In times of financial uncertainties, and the subsequent distress that may follow, companies may have to look for ways to soften the financial burden they bear during this particular period.

The following options (a non-exhaustive list of "out of court" options) are usually put on the table:

  • Conversion of debt into equity
  • Amendment of the loan financing conditions
  • Refinancing by a new lender
  • Debt waiver/forgiveness
  • Asset sale/transfer

All these techniques, provided that they are allowed by the company's articles of association and other agreements, may require the consent of the relevant creditors but also, in some cases, of other stakeholders. Therefore a complete review of financing instruments or other contracts may be needed.

Importantly, it is likely that these changes will carry some tax consequences.

As a reminder, a tax cost (i.e. corporate tax) may occur as soon as a transaction or operation triggers or is deemed triggering a variation of the net asset value of the company. And accounting rules provide for a large set of situations where this may occur. Besides, Luxembourg tax rules are driven by important principles, such as substance over form principle, economic reality and arm's length principle.

All of this put together, it means that a company's restructuring should also be analysed from a tax perspective, otherwise the tax effects may offset the financial relief granted by the operation. Below, we have indicated some of the tax consequences which may occur.

What might be the tax consequences?

First, any situation where a Luxembourg debtor is granted a (full or partial) forgiveness or waiver on its existing liabilities should be monitored as this results mechanically in an increase of its nets assets value, therefore a potential taxable profit. This could be offset though the utilisation of tax losses, assimilation to a shareholder's contribution, gain d'assainissement, but these tools require careful analysis too. The inclusion of a "best fortune" clause may not change this tax analysis.
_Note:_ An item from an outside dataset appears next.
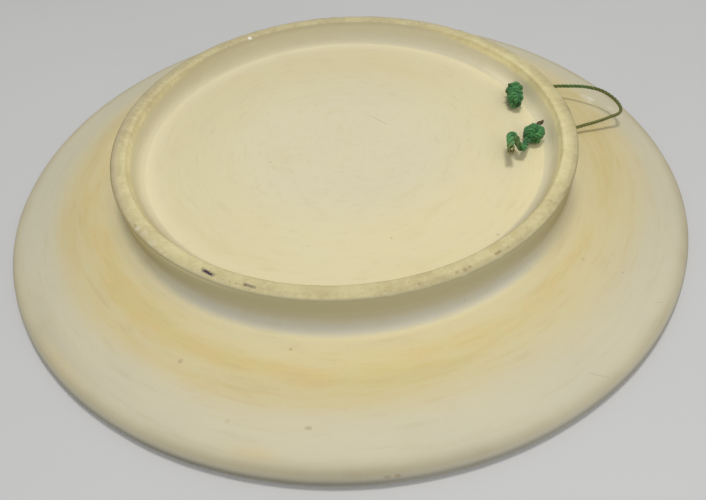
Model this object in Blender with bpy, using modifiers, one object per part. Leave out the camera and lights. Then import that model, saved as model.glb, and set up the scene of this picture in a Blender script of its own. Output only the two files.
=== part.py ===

Also, the conversion of debt into equity is analysed from a Luxembourg tax standpoint as a disposal by the creditor of its receivable at its fair market value, followed by the acquisition of the shares of debtor. From the debtor's perspective, one should pay attention to the conversion value: indeed, if by reason of the conversion, the debtor ends up being definitely relieved of a portion of its liability, this could be treated as a debt waiver, which consequences are treated in the paragraph above.

Amending the financing documentation can also trigger unexpected tax consequences. For instance, Luxembourg law introduced interest limitation rules in 2018 (effective as from 2019). And the law provides for grand-fathering rules for loans concluded before 17 June 2016, meaning that the deduction of interest therefrom will not be limited under article 168 bis of Luxembourg income tax law (LITL) However, as clarified by an administrative circular a modification of substantial features of the loan would terminate the benefit of the grandfathering clause. In addition, any change in intercompany financing should follow the principles given by articles 56 and 56bis LITL and therefore be driven by arm's length considerations. Otherwise, interest therefrom may (partially) not be deductible from the debtor's tax basis and in some cases be subject to withholding tax.

As for asset sale, any gain thereof will be a taxable income. Available exemptions exist but they relate mainly to capital gain on substantial participations, under the participation exemption regime. The conditions for such exemption, holding period requirement and size of the participation among other should be checked prior to the transaction. It is also important to remember that an asset swap would trigger the taxation of latent capital gain, irrespective of any cash proceeds received by the company.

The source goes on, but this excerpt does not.